**Supplied records:**
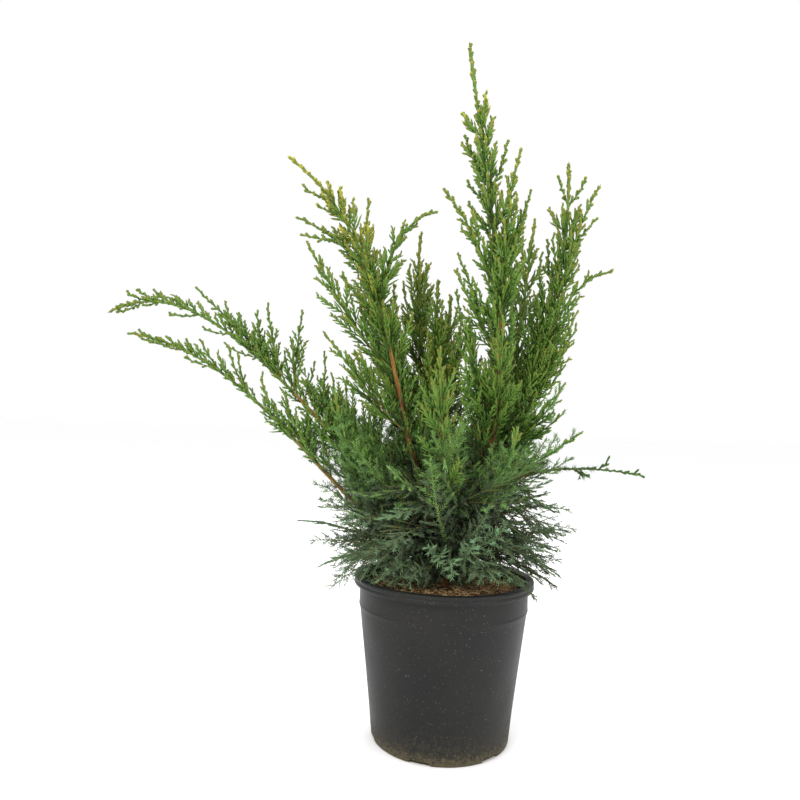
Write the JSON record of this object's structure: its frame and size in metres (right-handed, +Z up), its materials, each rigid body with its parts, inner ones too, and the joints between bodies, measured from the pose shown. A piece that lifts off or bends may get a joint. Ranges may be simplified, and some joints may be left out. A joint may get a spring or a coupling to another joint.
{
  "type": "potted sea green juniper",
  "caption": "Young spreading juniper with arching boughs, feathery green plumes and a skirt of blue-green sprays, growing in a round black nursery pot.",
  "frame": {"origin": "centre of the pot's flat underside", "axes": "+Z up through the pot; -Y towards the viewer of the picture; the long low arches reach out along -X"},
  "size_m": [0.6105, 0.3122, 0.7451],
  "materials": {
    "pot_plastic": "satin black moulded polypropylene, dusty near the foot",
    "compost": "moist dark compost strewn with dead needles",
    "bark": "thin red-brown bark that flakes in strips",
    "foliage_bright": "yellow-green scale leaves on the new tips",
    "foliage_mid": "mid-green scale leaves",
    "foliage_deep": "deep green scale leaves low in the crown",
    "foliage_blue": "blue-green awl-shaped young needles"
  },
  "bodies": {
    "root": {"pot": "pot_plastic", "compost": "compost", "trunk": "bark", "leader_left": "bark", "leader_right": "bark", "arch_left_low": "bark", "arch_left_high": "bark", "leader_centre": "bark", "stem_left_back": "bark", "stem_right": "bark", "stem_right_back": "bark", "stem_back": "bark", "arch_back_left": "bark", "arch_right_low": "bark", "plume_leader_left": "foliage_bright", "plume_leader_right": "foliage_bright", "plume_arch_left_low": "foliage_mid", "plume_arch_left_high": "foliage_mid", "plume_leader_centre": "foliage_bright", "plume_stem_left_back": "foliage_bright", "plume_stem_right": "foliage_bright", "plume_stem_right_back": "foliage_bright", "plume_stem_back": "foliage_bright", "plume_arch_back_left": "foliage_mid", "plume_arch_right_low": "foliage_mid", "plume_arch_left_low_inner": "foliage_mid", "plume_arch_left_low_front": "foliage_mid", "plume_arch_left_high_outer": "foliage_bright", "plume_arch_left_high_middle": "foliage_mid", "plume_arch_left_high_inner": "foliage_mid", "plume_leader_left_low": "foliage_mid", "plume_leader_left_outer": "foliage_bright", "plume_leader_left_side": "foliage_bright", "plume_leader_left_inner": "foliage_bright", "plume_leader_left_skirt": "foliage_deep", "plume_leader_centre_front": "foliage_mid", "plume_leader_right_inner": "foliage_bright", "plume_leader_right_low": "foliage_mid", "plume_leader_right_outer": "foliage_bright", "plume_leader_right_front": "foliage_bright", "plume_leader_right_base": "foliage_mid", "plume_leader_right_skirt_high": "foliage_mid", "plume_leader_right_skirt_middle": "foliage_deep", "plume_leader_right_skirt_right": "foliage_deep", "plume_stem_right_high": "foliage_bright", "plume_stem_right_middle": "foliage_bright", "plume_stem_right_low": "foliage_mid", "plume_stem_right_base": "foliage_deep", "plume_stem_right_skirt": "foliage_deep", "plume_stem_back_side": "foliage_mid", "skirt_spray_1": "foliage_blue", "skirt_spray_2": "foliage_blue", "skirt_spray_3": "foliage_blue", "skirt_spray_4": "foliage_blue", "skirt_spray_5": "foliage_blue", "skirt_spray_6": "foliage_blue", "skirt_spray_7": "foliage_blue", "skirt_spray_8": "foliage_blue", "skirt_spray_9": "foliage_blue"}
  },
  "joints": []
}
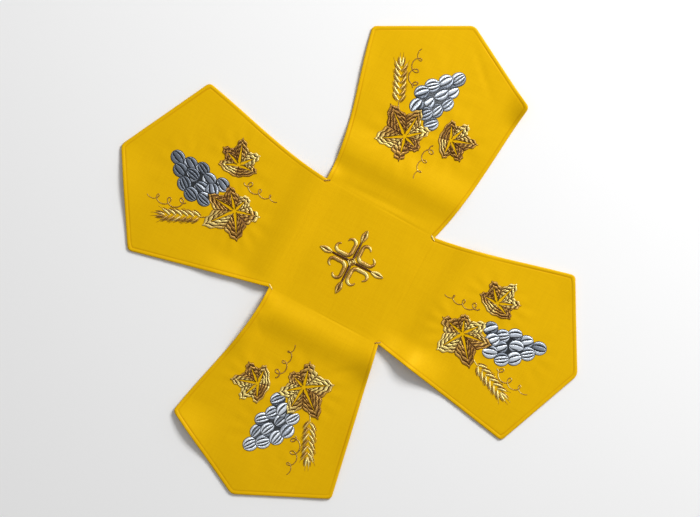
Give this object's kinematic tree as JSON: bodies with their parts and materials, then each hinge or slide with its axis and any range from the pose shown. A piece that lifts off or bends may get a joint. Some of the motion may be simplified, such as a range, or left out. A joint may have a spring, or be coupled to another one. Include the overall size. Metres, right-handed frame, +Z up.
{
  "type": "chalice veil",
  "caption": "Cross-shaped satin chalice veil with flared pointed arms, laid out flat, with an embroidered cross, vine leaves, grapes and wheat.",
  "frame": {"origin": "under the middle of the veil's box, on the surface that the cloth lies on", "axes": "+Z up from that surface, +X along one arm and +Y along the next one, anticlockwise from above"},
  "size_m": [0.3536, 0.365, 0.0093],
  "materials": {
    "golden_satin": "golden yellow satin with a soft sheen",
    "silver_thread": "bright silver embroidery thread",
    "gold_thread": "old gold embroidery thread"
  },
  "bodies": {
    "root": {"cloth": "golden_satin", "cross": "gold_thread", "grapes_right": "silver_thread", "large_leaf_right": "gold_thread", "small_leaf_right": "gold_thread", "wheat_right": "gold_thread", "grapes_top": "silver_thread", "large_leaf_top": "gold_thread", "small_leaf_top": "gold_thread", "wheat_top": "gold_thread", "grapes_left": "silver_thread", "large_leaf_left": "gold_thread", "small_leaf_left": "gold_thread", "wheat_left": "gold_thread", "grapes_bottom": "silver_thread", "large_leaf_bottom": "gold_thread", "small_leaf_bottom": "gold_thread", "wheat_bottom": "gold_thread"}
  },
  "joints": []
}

**Instructions for the task:** Send back each record exactly as it stands.

**Solution to this problem:**
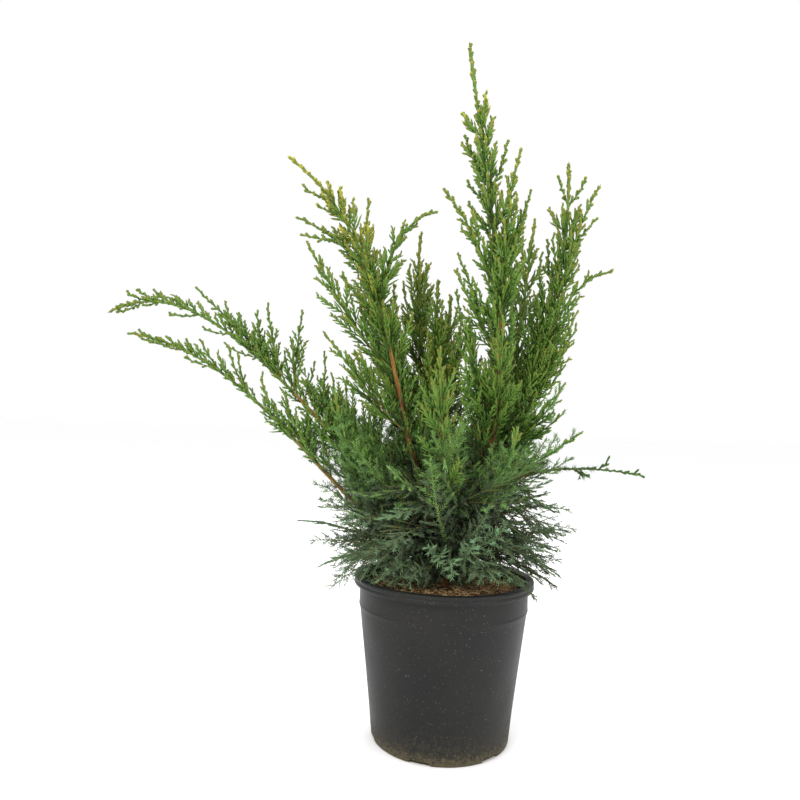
Write the JSON record of this object's structure: its frame and size in metres (right-handed, +Z up), its materials, each rigid body with its parts, inner ones too, and the joints between bodies, measured from the pose shown. A piece that lifts off or bends may get a joint. Ranges may be simplified, and some joints may be left out. A joint may get a spring or a coupling to another joint.
{
  "type": "potted sea green juniper",
  "caption": "Young spreading juniper with arching boughs, feathery green plumes and a skirt of blue-green sprays, growing in a round black nursery pot.",
  "frame": {"origin": "centre of the pot's flat underside", "axes": "+Z up through the pot; -Y towards the viewer of the picture; the long low arches reach out along -X"},
  "size_m": [0.6105, 0.3122, 0.7451],
  "materials": {
    "pot_plastic": "satin black moulded polypropylene, dusty near the foot",
    "compost": "moist dark compost strewn with dead needles",
    "bark": "thin red-brown bark that flakes in strips",
    "foliage_bright": "yellow-green scale leaves on the new tips",
    "foliage_mid": "mid-green scale leaves",
    "foliage_deep": "deep green scale leaves low in the crown",
    "foliage_blue": "blue-green awl-shaped young needles"
  },
  "bodies": {
    "root": {"pot": "pot_plastic", "compost": "compost", "trunk": "bark", "leader_left": "bark", "leader_right": "bark", "arch_left_low": "bark", "arch_left_high": "bark", "leader_centre": "bark", "stem_left_back": "bark", "stem_right": "bark", "stem_right_back": "bark", "stem_back": "bark", "arch_back_left": "bark", "arch_right_low": "bark", "plume_leader_left": "foliage_bright", "plume_leader_right": "foliage_bright", "plume_arch_left_low": "foliage_mid", "plume_arch_left_high": "foliage_mid", "plume_leader_centre": "foliage_bright", "plume_stem_left_back": "foliage_bright", "plume_stem_right": "foliage_bright", "plume_stem_right_back": "foliage_bright", "plume_stem_back": "foliage_bright", "plume_arch_back_left": "foliage_mid", "plume_arch_right_low": "foliage_mid", "plume_arch_left_low_inner": "foliage_mid", "plume_arch_left_low_front": "foliage_mid", "plume_arch_left_high_outer": "foliage_bright", "plume_arch_left_high_middle": "foliage_mid", "plume_arch_left_high_inner": "foliage_mid", "plume_leader_left_low": "foliage_mid", "plume_leader_left_outer": "foliage_bright", "plume_leader_left_side": "foliage_bright", "plume_leader_left_inner": "foliage_bright", "plume_leader_left_skirt": "foliage_deep", "plume_leader_centre_front": "foliage_mid", "plume_leader_right_inner": "foliage_bright", "plume_leader_right_low": "foliage_mid", "plume_leader_right_outer": "foliage_bright", "plume_leader_right_front": "foliage_bright", "plume_leader_right_base": "foliage_mid", "plume_leader_right_skirt_high": "foliage_mid", "plume_leader_right_skirt_middle": "foliage_deep", "plume_leader_right_skirt_right": "foliage_deep", "plume_stem_right_high": "foliage_bright", "plume_stem_right_middle": "foliage_bright", "plume_stem_right_low": "foliage_mid", "plume_stem_right_base": "foliage_deep", "plume_stem_right_skirt": "foliage_deep", "plume_stem_back_side": "foliage_mid", "skirt_spray_1": "foliage_blue", "skirt_spray_2": "foliage_blue", "skirt_spray_3": "foliage_blue", "skirt_spray_4": "foliage_blue", "skirt_spray_5": "foliage_blue", "skirt_spray_6": "foliage_blue", "skirt_spray_7": "foliage_blue", "skirt_spray_8": "foliage_blue", "skirt_spray_9": "foliage_blue"}
  },
  "joints": []
}
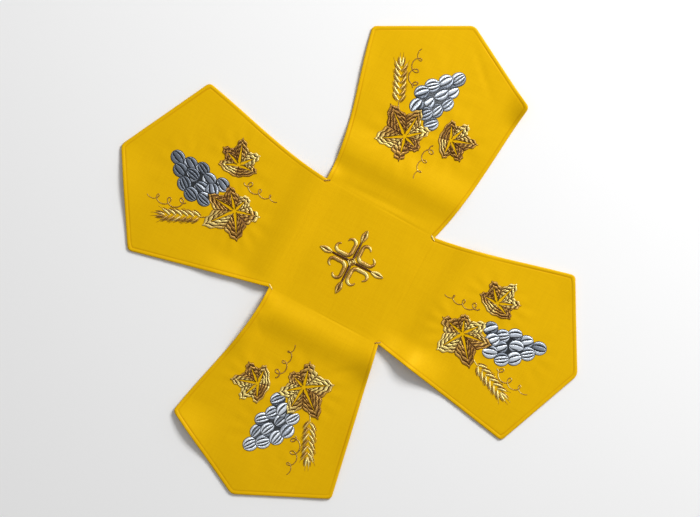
Give this object's kinematic tree as JSON: bodies with their parts and materials, then each hinge or slide with its axis and any range from the pose shown. A piece that lifts off or bends may get a joint. Some of the motion may be simplified, such as a range, or left out. A joint may have a spring, or be coupled to another one. Include the overall size. Metres, right-handed frame, +Z up.
{
  "type": "chalice veil",
  "caption": "Cross-shaped satin chalice veil with flared pointed arms, laid out flat, with an embroidered cross, vine leaves, grapes and wheat.",
  "frame": {"origin": "under the middle of the veil's box, on the surface that the cloth lies on", "axes": "+Z up from that surface, +X along one arm and +Y along the next one, anticlockwise from above"},
  "size_m": [0.3536, 0.365, 0.0093],
  "materials": {
    "golden_satin": "golden yellow satin with a soft sheen",
    "silver_thread": "bright silver embroidery thread",
    "gold_thread": "old gold embroidery thread"
  },
  "bodies": {
    "root": {"cloth": "golden_satin", "cross": "gold_thread", "grapes_right": "silver_thread", "large_leaf_right": "gold_thread", "small_leaf_right": "gold_thread", "wheat_right": "gold_thread", "grapes_top": "silver_thread", "large_leaf_top": "gold_thread", "small_leaf_top": "gold_thread", "wheat_top": "gold_thread", "grapes_left": "silver_thread", "large_leaf_left": "gold_thread", "small_leaf_left": "gold_thread", "wheat_left": "gold_thread", "grapes_bottom": "silver_thread", "large_leaf_bottom": "gold_thread", "small_leaf_bottom": "gold_thread", "wheat_bottom": "gold_thread"}
  },
  "joints": []
}